Malheur à celles par qui le scandale arrive : subversion, sexisme et misogynie dans les films à scandale en France, 1972-1975

par Anna Filipiak

Projet de thèse en Etudes cinématographiques et audiovisuelles

Sous la direction de Raphaëlle Moine et de Ludovic Cortade.

Thèses en préparation à Paris 3 en cotutelle avec New York University , dans le cadre de École doctorale Arts et médias (Paris) depuis le 29-11-2018 .


  • Résumé

    Le début des années 1970 en France est caractérisé par deux phénomènes de société qui affectent en profondeur les dynamiques genrées de l’époque.
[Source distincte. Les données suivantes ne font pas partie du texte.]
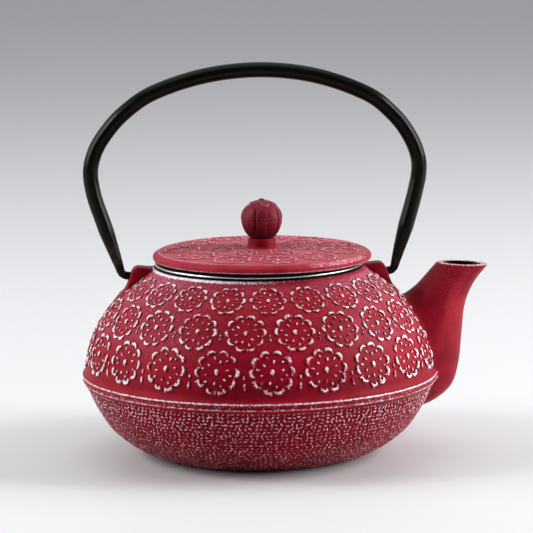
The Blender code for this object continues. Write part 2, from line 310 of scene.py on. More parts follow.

D’un côté, la révolution sexuelle héritée de Mai 1968 abolit les tabous, dénude et sexualise les corps (surtout féminins). De l’autre, le mouvement féministe, cristallisé autour du Mouvement de Libération des Femmes (MLF), gagne de la visibilité et réclame une vraie réflexion sur la nouvelle place des femmes dans la société, influençant toute une série de lois votées dès 1972. Le point de rencontre de ces deux tendances ne va pas sans heurts, les féministes dénonçant la récupération du corps féminin à des fins d’asservissement sexuel ou de gain commercial, tout en défendant en même temps la liberté des femmes de disposer librement de leur corps. Le cinéma français de l’époque fonctionne comme une caisse de résonance de cette société en pleine mutation. L’évolution progressiste des mœurs allant de pair avec un affaiblissement de l’appareil de la censure, le début de la décennie 1970 voit déferler sur les grands écrans français une vague de films « à scandale » d’une teneur subversive et d’une charge sexuelle inconnues jusqu’alors. Mais si ces films porteurs de la révolution sexuelle s’attaquent à des sujets jusqu’alors tabous et tentent de redessiner de nouveaux rapports entre les deux sexes, ils ne remettent pas pour autant en question l’ordre social en place. Bien au contraire, sous couvert de progressisme et de modernité, ces films n’ont de cesse de revenir à un cadre normatif plutôt archaïque, reposant sur des valeurs patriarcales traditionnelles, et se soldant par une misogynie souvent proportionnelle à la libération sexuelle des femmes qui y est présentée. L’analyse des six films « à scandale » du corpus permet de réfléchir sur ces enjeux de pouvoir entre les deux sexes, visibles non seulement dans la trame diégétique mais aussi, à plus large échelle, dans le fonctionnement de l’industrie cinématographique de l’époque.

  • Titre traduit

    Woe unto her, through whom the scandal comes : subversion, sexism and misogyny in French scandal films, 1972-1975


  • Résumé

    The early 1970s in France were characterized by two social phenomena that profoundly affected the gender dynamics of the time. On one hand, the sexual revolution inherited from the May 1968 protests broke social taboos, stripped and sexualized bodies (specifically women’s ones). On the other hand, the feminist movement, crystallized around the Women's Liberation Movement (MLF), gained visibility and demanded a real reflection on women’s newfound social standing in society, triggering a whole series of laws enacted from 1972 onwards. The juncture of these two trends didn’t go smoothly, with feminists denouncing the recovery of the female body for the purposes of sexual enslavement or commercial gain, while simultaneously defending women’s freedom to use their bodies. French cinema at the time may be seen as a sounding board for the changing society. Due to progressive changes in moral attitudes and a weakening of the censorship apparatus, the onset of the 1970s bore a wave of "scandal" films of subversive content and sexual charge which had been unknown to French screens. Yet, these films, bearers of the sexual revolution, tackling hitherto taboo subjects and redrawing new relationships between women and men, did not question the existing social order, as their subversive dimension was often limited to the sexual sphere. On the contrary, under the guise of progressive freedom and modernity, they constantly reaffirmed a rather archaic normative framework, one based on traditional patriarchal values. This resulted in a misogynistic narrative, which violence against women was often proportional to the degree of their sexual liberation in the movies. The six “scandal” films selected in this thesis reflect this war of the sexes characteristic of that period, both in the narrative and, on a larger scale, in the power relations existing in the film industry of the time.